What Is the Chevron Credit Card?
The Chevron credit card is a co-branded store card issued through a financial partner (historically Synchrony Bank) that can be used at Chevron and Texaco gas stations. Like most gas station cards, it's designed primarily to reward fuel purchases at branded locations rather than function as a general-purpose credit card.
This puts it squarely in the category of closed-loop store cards — meaning it works at specific merchants rather than anywhere Visa or Mastercard is accepted. That's a meaningful distinction from co-branded rewards cards that carry a network logo and work everywhere.
Store cards like this one typically offer:
- Cents-per-gallon savings on fuel purchases
- Potential rewards or statement credits tied to in-network spending
- A relatively straightforward rewards structure compared to tiered travel cards
The trade-off is limited usability. If you buy gas at multiple chains or want a card that works across everyday spending categories, a general rewards card might serve you better. But if Chevron or Texaco is genuinely your go-to station, the per-gallon savings can add up meaningfully over a year.
How Store Cards Differ from General Credit Cards
Understanding what kind of card this is helps set realistic expectations.
| Feature | Closed-Loop Store Card | General Rewards Card |
|---|---|---|
| Where it works | Brand locations only | Everywhere card network is accepted |
| Rewards structure | Usually fuel savings or store credits | Points, miles, or cash back across categories |
| Credit requirement | Often more accessible | Typically requires stronger credit history |
| APR tendency | Often higher | Varies widely by card and applicant |
| Credit-building potential | Yes, if used responsibly | Yes, often with more flexibility |
Store cards aren't inherently worse — they just serve a narrower purpose. The best use case is someone who already spends consistently at that brand and wants to capture savings they'd generate anyway.
What Issuers Actually Look at When You Apply 🔍
Applying for any credit card — including a store card — triggers a hard inquiry on your credit report. That inquiry alone has a small, temporary impact on your credit score, so it's worth understanding what goes into the decision before you apply.
Issuers like Synchrony evaluate several factors:
Credit score is the starting point. Scores generally fall into ranges — poor, fair, good, very good, exceptional — and where you land influences whether you're approved and on what terms. Store cards tend to have more accessible approval thresholds than premium travel cards, but that doesn't mean approval is automatic.
Credit history length matters because issuers want evidence you've managed credit responsibly over time. A longer history with on-time payments signals lower risk.
Credit utilization — how much of your available revolving credit you're currently using — is a major scoring factor. Staying below 30% of your total limit is a commonly cited benchmark, though lower is generally better.
Payment history is the single largest component of most credit score models, accounting for roughly 35% of a FICO score. A history of missed or late payments will weigh against approval regardless of other factors.
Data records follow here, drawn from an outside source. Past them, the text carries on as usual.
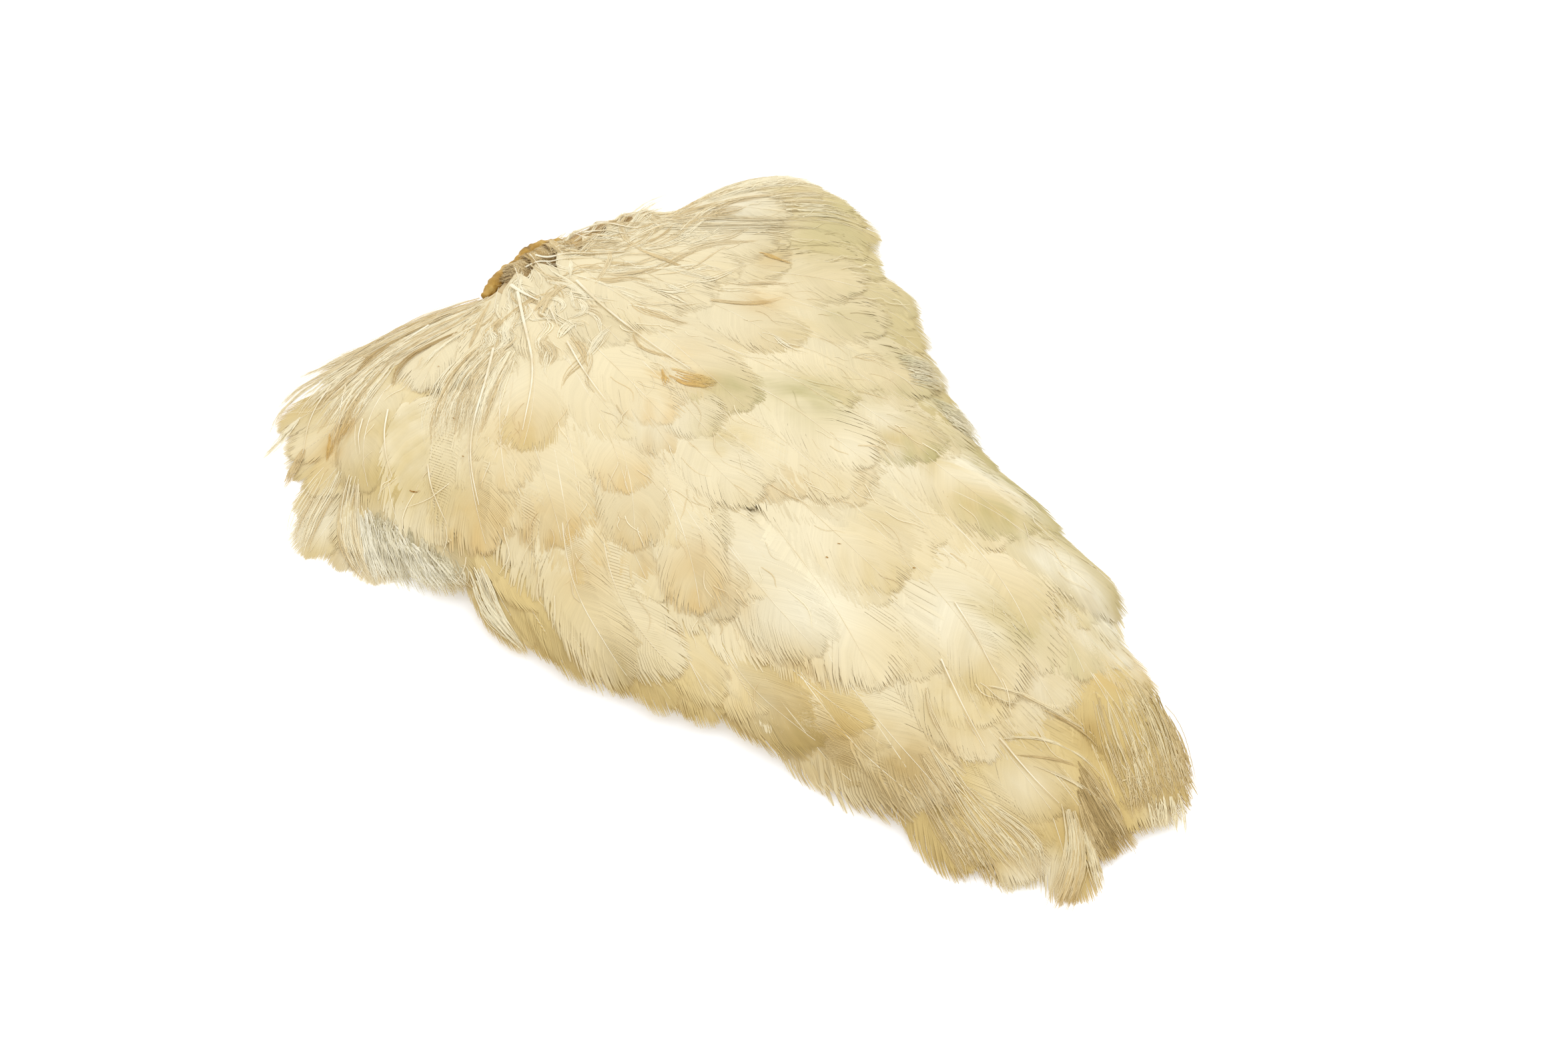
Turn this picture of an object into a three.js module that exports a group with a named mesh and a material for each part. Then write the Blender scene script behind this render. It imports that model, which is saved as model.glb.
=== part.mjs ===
// Hen saddle hackle: the dried saddle patch of a hen's skin with its feathers still in it.
// Millimetres, +Z up. +X runs tailward along the spine, +Y is the bird's right flank.
// The origin is on the table, under the middle of the patch, whose underside is flat.
import * as THREE from 'three';

// Skin
const SKIN_TOP = 2.0;        // upper face of the dried skin
const SKIN_EDGE = 1.2;       // height of its thin torn edge
const RIM_TOP = 4.0;         // crest of the crusted, rolled front edge
const RIM_LUMP = 0.8;        // the crust is this much higher or lower in places
const RIM_BACK_X = -66;      // the crust ends at this place along the spine
const RIM_LEFT_Y = -4;       // and at these places across it
const RIM_RIGHT_Y = 40;
const RIM_FADE_ALONG = 9;    // it dies away over these distances
const RIM_FADE_ACROSS = 6;
const LUMP_TURNS = [2.1, 0.7, 30];   // radians a point around, a point around and a share in
const SKIN_POINTS = 72;      // points around the outline
const SKIN_MIDDLE = new THREE.Vector3(-25, 8, 0);

// Feathers
const FEATHER_HALF = 0.38;   // from the middle of a vane to its underside, at the shaft
const VANE_RISE = 0.2;       // the upper side stands this far up, halfway out to the edge
const SHAFT_RISE = 0.42;     // and this far at the shaft
const TIP_SHARE = 0.7;       // the tip has this share of the thickness
const QUILL_HALF = 0.6;      // half the width of a bare quill

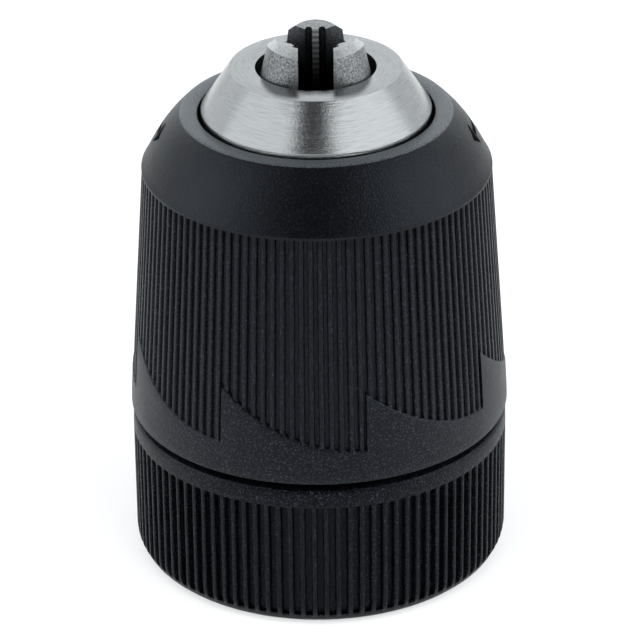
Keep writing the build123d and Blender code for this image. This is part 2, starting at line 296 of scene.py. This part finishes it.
# ---------------------------------------------------------------- rear sleeve
def build_rear_sleeve():
    """Rear sleeve with its ribs, collar, spigot and inside."""
    angles, depths = rib_columns(REAR_RIBS, half_top=0.66, crown=0.42, wall=0.30, valley=REAR_VALLEY_D)
    angles = np.array(angles) + REAR_PHASE - 180.0 / REAR_RIBS
    depths = np.array(depths)
    rows = []

    def add_row(radius, z, groove=0.0):
        """A row with groove as a share of the ribs' depth."""
        rows.append(polar(radius - groove * depths, angles, z))

    # rounded lower edge, out of which the valleys sink
    for radius, z, groove in ((20.1, 0.0, 0.0), (20.4, 0.1, 0.0), (20.85, 0.5, 0.0), (21.1, 0.95, 0.0),
                              (21.2, 1.15, 0.1), (21.28, 1.3, 0.85), (21.38, 1.5, 1.0), (21.46, 1.9, 1.0)):
        add_row(radius, z, groove)

    # the ribs, and where they run out under the collar
    for z in np.linspace(2.4, 14.7, 10):
        add_row(SLEEVE_R, z, 1.0)
    for z, groove in ((14.95, 1.0), (15.08, 0.75), (15.18, 0.1), (15.3, 0.0)):
        add_row(SLEEVE_R, z, groove)

    # the rounded collar, the spigot above it, then the inside and the rear face
    collar = [(21.48, 16.0), (21.46, 16.8), (21.4, 17.1), (21.25, 17.28), (21.0, REAR_TOP), (20.0, REAR_TOP)]
    inside = [(20.0, 19.6), (19.15, 19.6), (19.15, 4.0), (15.6, 4.0), (15.6, 13.0), (14.0, 13.0),
              (14.0, 0.8), (11.3, 0.8), (11.3, 0.0), (15.0, 0.0), (19.4, 0.0)]
    for radius, z in collar + inside:
        add_row(radius, z)
    return ring_mesh("rear_sleeve_grip", rows, sharp=32.0)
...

Income and debt-to-income ratio help issuers assess your capacity to repay. Even with a strong credit score, high existing debt relative to income can affect outcomes.
How Different Credit Profiles Experience Different Results
The same application doesn't produce the same outcome for every person — and with a store card, the range of results across applicant profiles can be significant.
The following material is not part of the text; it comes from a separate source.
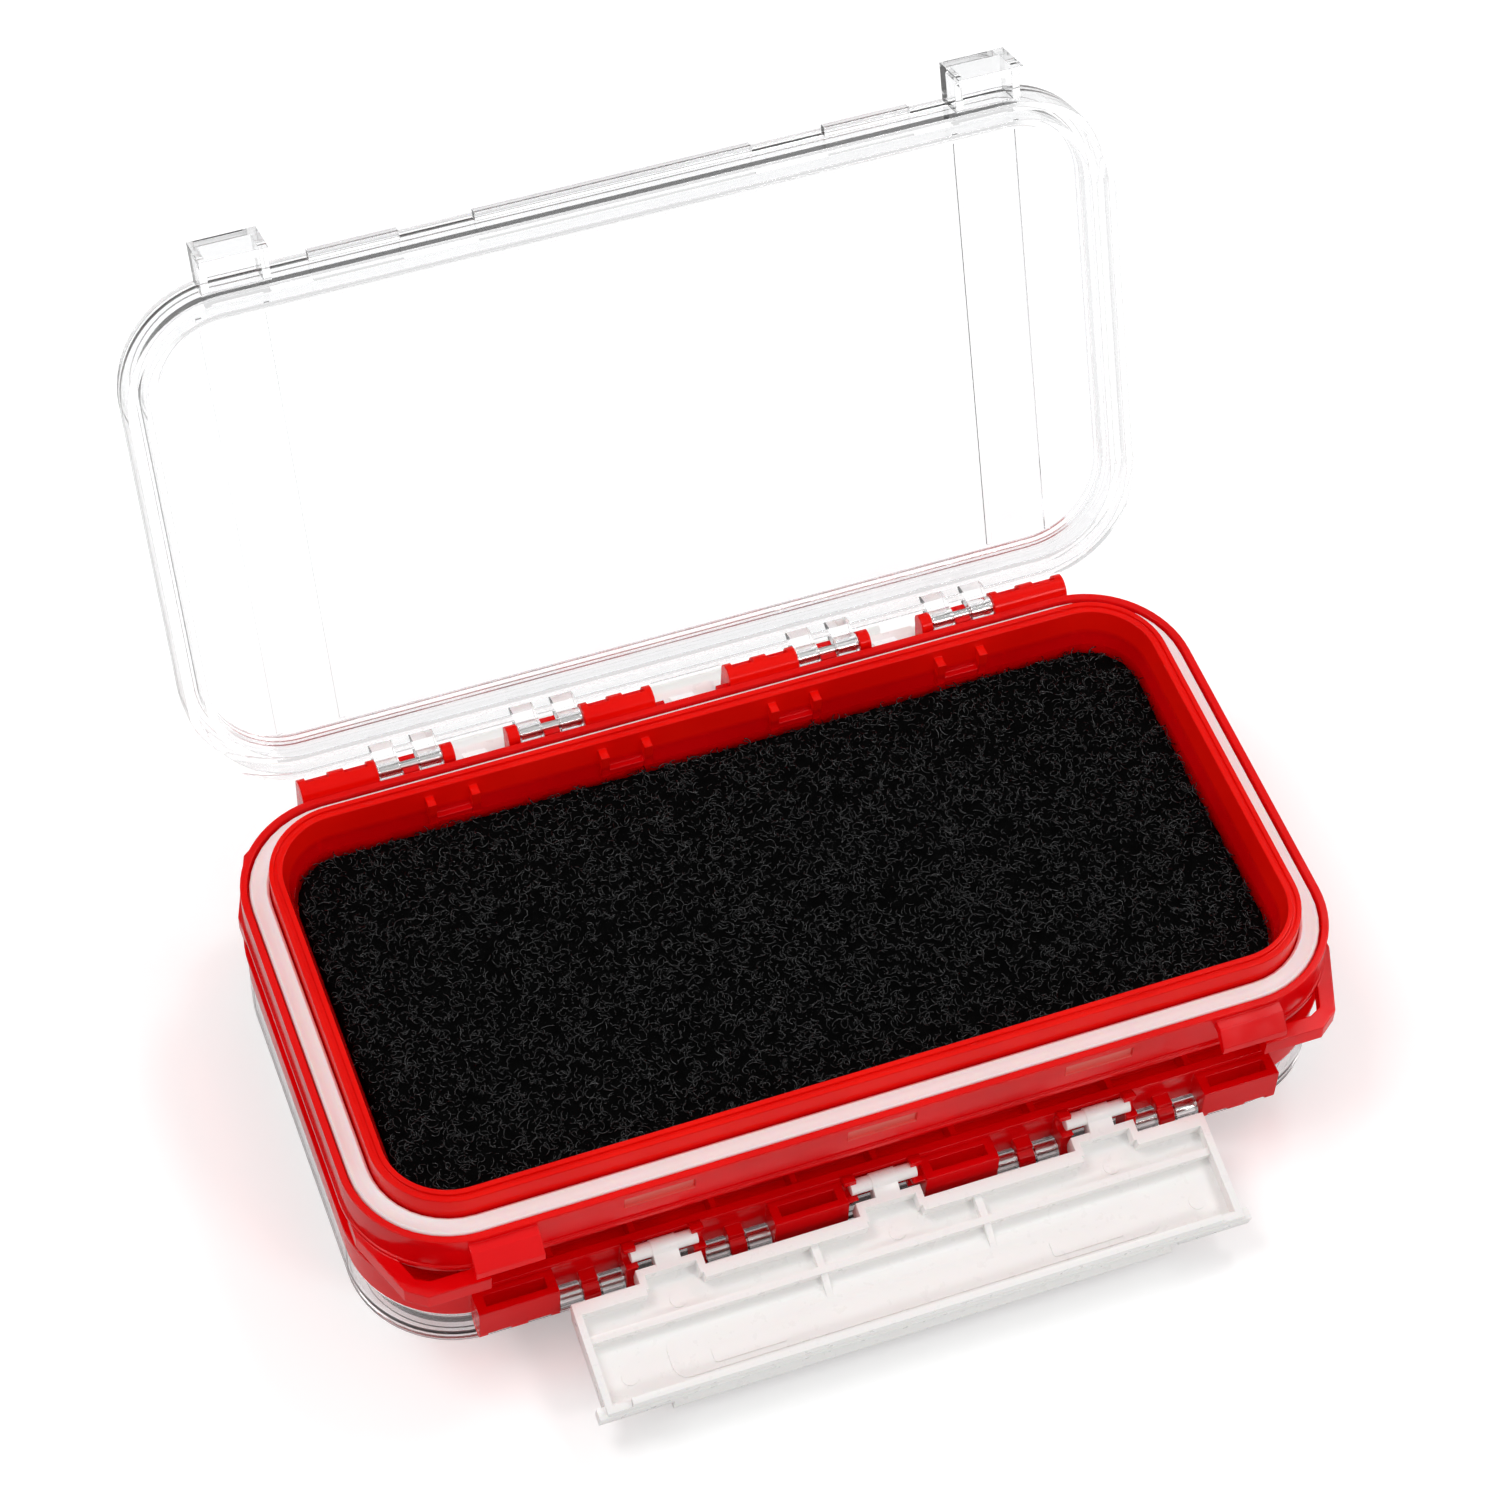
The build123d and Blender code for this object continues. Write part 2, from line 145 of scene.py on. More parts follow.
class Finish:
    """A material under construction, with short calls for the nodes used here."""

    def __init__(self, name):
        self.material = bpy.data.materials.new(name)
        self.material.use_nodes = True
        self.tree = self.material.node_tree
        self.shader = self.tree.nodes["Principled BSDF"]
        self.place = self.add("ShaderNodeTexCoord").outputs["Object"]

    def add(self, kind, **settings):
        node = self.tree.nodes.new(kind)
        for key, value in settings.items():
            setattr(node, key, value)
        return node

    def link(self, source, target):
        self.tree.links.new(source, target)

    def noise(self, scale, detail, stretch=None):
        """Noise between about 0.3 and 0.7, with scale in cycles per metre."""
        node = self.add("ShaderNodeTexNoise")
        node.inputs["Scale"].default_value = scale
        node.inputs["Detail"].default_value = detail
        place = self.place
        if stretch:
            stretched = self.add("ShaderNodeMapping")
            stretched.inputs["Scale"].default_value = stretch
            self.link(place, stretched.inputs["Vector"])
            place = stretched.outputs["Vector"]
        self.link(place, node.inputs["Vector"])
        return node.outputs["Fac"]

    def span(self, value, low, high, to_low, to_high):
        """Map value from low..high to to_low..to_high, clamped."""
        node = self.add("ShaderNodeMapRange")
        limits = {"From Min": low, "From Max": high, "To Min": to_low, "To Max": to_high}
        for key, number in limits.items():
            node.inputs[key].default_value = number
        self.link(value, node.inputs["Value"])
        return node.outputs["Result"]

    def calc(self, kind, one, two):
        """One step of arithmetic. Each value is a number or a socket."""
        node = self.add("ShaderNodeMath", operation=kind)
        for socket, value in zip(node.inputs, (one, two)):
            if isinstance(value, (int, float)):
                socket.default_value = value
            else:
                self.link(value, socket)
        return node.outputs[0]

    def mix(self, share, one, two):
        """Colour between one and two. Each is a colour or a socket."""
        node = self.add("ShaderNodeMix", data_type="RGBA")
        self.link(share, node.inputs["Factor"])
        for index, value in ((COLOUR_A, one), (COLOUR_B, two)):
            if isinstance(value, tuple):
                node.inputs[index].default_value = (*value, 1.0)
            else:
                self.link(value, node.inputs[index])
        return node.outputs[COLOUR_OUT]

    def axis(self, name):
        """X, Y or Z of the place on the object."""
        node = self.add("ShaderNodeSeparateXYZ")
        self.link(self.place, node.inputs[0])
        return node.outputs[name]

    def colour(self, value):
        self.link(value, self.shader.inputs["Base Color"])

    def rough(self, value, low, high):
        """Roughness between low and high, from noise."""
        self.link(self.span(value, 0.3, 0.7, low, high), self.shader.inputs["Roughness"])

    def relief(self, value, depth, edge=0.0):
        """Bump of that depth in metres, over edges rounded by edge metres."""
        bump = self.add("ShaderNodeBump")
        bump.inputs["Distance"].default_value = depth
        bump.inputs["Strength"].default_value = 1.0
        self.link(value, bump.inputs["Height"])
        if edge:
            round_edge = self.add("ShaderNodeBevel", samples=8)
            round_edge.inputs["Radius"].default_value = edge
            self.link(round_edge.outputs["Normal"], bump.inputs["Normal"])
        self.link(bump.outputs["Normal"], self.shader.inputs["Normal"])

    def set(self, **values):
        """Values that are the same all over the surface, on the shader's own sockets."""
        for key, value in values.items():
            self.shader.inputs[key.replace("_", " ")].default_value = value

    def pass_lamps(self, tint):
        """Let rays from lamps through, tinted, so that thin plastic casts a pale shadow."""
        clear = self.add("ShaderNodeBsdfTransparent")
        clear.inputs["Color"].default_value = (*tint, 1.0)
        both = self.add("ShaderNodeMixShader")
        self.link(ray_share(self.tree, "Shadow"), both.inputs[0])
        self.link(self.shader.outputs[0], both.inputs[1])
        self.link(clear.outputs[0], both.inputs[2])
        self.link(both.outputs[0], self.tree.nodes["Material Output"].inputs["Surface"])

    def done(self):
        print("finish", self.material.name, "of", len(self.tree.nodes), "nodes")
        return self.material


# %% [markdown]
# ## Floor and light
# The object stands on white paper. A broad lamp overhead to the left, a small one to
# the right and one in front give soft shadows, and the white surroundings do the rest.
# The clear lid shows almost nothing but its surroundings. They could be lit until they
# look white, but then the object would be too bright. So rays that the camera, gloss
# or clear plastic send out see pure white, while the light that falls on the object
# stays at a plain level.

# %% White paper for the floor
FLOOR_SIZE, FLOOR_DROP = 6.0, 0.2 * MM
NEAR, FAR = 0.2, 0.9  # distances from the middle of the floor
NEAR_LIFT, FAR_LIFT = 0.30, 0.44  # more lift far away, where the lamps don't reach


def white_paper():
    """Paper that keeps shadows and looks white to the camera, also through clear plastic."""
    f = Finish("white_paper")
    f.set(Base_Color=(0.86, 0.86, 0.86, 1), Roughness=0.9, Specular_IOR_Level=0.1)
    distance = f.add("ShaderNodeVectorMath", operation="LENGTH")
    f.link(f.place, distance.inputs[0])
    lift = f.span(distance.outputs["Value"], NEAR, FAR, NEAR_LIFT, FAR_LIFT)
    seen = f.calc("MULTIPLY", ray_share(f.tree, "Camera", "Transmission"), lift)
    f.set(Emission_Color=(1, 1, 1, 1))
    f.link(seen, f.shader.inputs["Emission Strength"])
    return f.done()


bpy.ops.mesh.primitive_plane_add(size=FLOOR_SIZE, location=(0, 0, -FLOOR_DROP))
floor = bpy.context.object
floor.name = "floor"
floor.data.materials.append(white_paper())


# %% White surroundings
WORLD_LIGHT = 0.70  # what falls on the object, where 1 is what the camera sees


def make_world():
    world = bpy.data.worlds.new("white_room")
    bpy.context.scene.world = world
    world.use_nodes = True
    tree = world.node_tree
    tree.nodes.clear()
    strength = tree.nodes.new("ShaderNodeMapRange")
    strength.inputs["To Min"].default_value = WORLD_LIGHT
    strength.inputs["To Max"].default_value = 1.0
    tree.links.new(ray_share(tree, "Camera", "Transmission", "Glossy"), strength.inputs["Value"])
    shine = tree.nodes.new("ShaderNodeBackground")
    tree.links.new(strength.outputs["Result"], shine.inputs["Strength"])
    output = tree.nodes.new("ShaderNodeOutputWorld")
    tree.links.new(shine.outputs[0], output.inputs["Surface"])
    return world


print("surroundings", make_world().name)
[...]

Someone with limited credit history (a thin file) might find a store card more accessible than a premium card, but could receive a low initial credit limit. That low limit can actually make utilization harder to manage if you're charging fuel purchases regularly.
Someone with fair credit — typically scores in the mid-600s range — may qualify but could be offered less favorable terms. Higher APRs on store cards can become expensive quickly if a balance carries month to month.
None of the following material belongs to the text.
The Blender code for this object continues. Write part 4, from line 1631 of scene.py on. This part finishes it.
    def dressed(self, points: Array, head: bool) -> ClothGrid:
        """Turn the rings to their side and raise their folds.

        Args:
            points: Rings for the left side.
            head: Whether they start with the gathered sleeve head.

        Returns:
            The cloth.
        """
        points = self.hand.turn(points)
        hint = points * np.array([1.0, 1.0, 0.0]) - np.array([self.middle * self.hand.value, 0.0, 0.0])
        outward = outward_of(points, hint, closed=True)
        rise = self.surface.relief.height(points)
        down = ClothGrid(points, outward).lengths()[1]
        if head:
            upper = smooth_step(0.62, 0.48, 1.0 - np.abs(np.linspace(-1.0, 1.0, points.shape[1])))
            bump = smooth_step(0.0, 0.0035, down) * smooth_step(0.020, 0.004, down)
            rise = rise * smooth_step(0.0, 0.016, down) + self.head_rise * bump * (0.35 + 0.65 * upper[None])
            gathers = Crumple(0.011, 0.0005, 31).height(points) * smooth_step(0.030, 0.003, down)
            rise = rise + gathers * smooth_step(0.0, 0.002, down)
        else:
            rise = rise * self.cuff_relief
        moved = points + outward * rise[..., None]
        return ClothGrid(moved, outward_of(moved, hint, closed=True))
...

Someone with good to excellent credit might qualify easily but should weigh whether this card's rewards justify adding another account. A general cash-back card with a strong fuel category might offer comparable or better returns with broader usability.
Someone rebuilding credit after past issues may see a store card as an accessible entry point — and it can serve that purpose — but the limited usability means it shouldn't be the only tool in a credit-building strategy.
The Variables That Make This Personal
The Chevron card isn't inherently good or bad. Its value — and your approval odds — depend on factors that vary from person to person:
- Your current credit score and what's driving it
- How often you actually buy fuel at Chevron or Texaco
- Whether you carry balances month to month (which changes the APR calculation entirely)
- How many other accounts you already have open
- What you're trying to accomplish — savings, credit building, simplicity, or rewards
What the card offers in per-gallon savings is straightforward. What you'd actually pay or qualify for is where your specific credit profile becomes the deciding variable. 📊
The gap between knowing how this card works and knowing whether it works for you comes down to a honest look at your own credit report, your spending patterns, and what you're carrying in existing debt.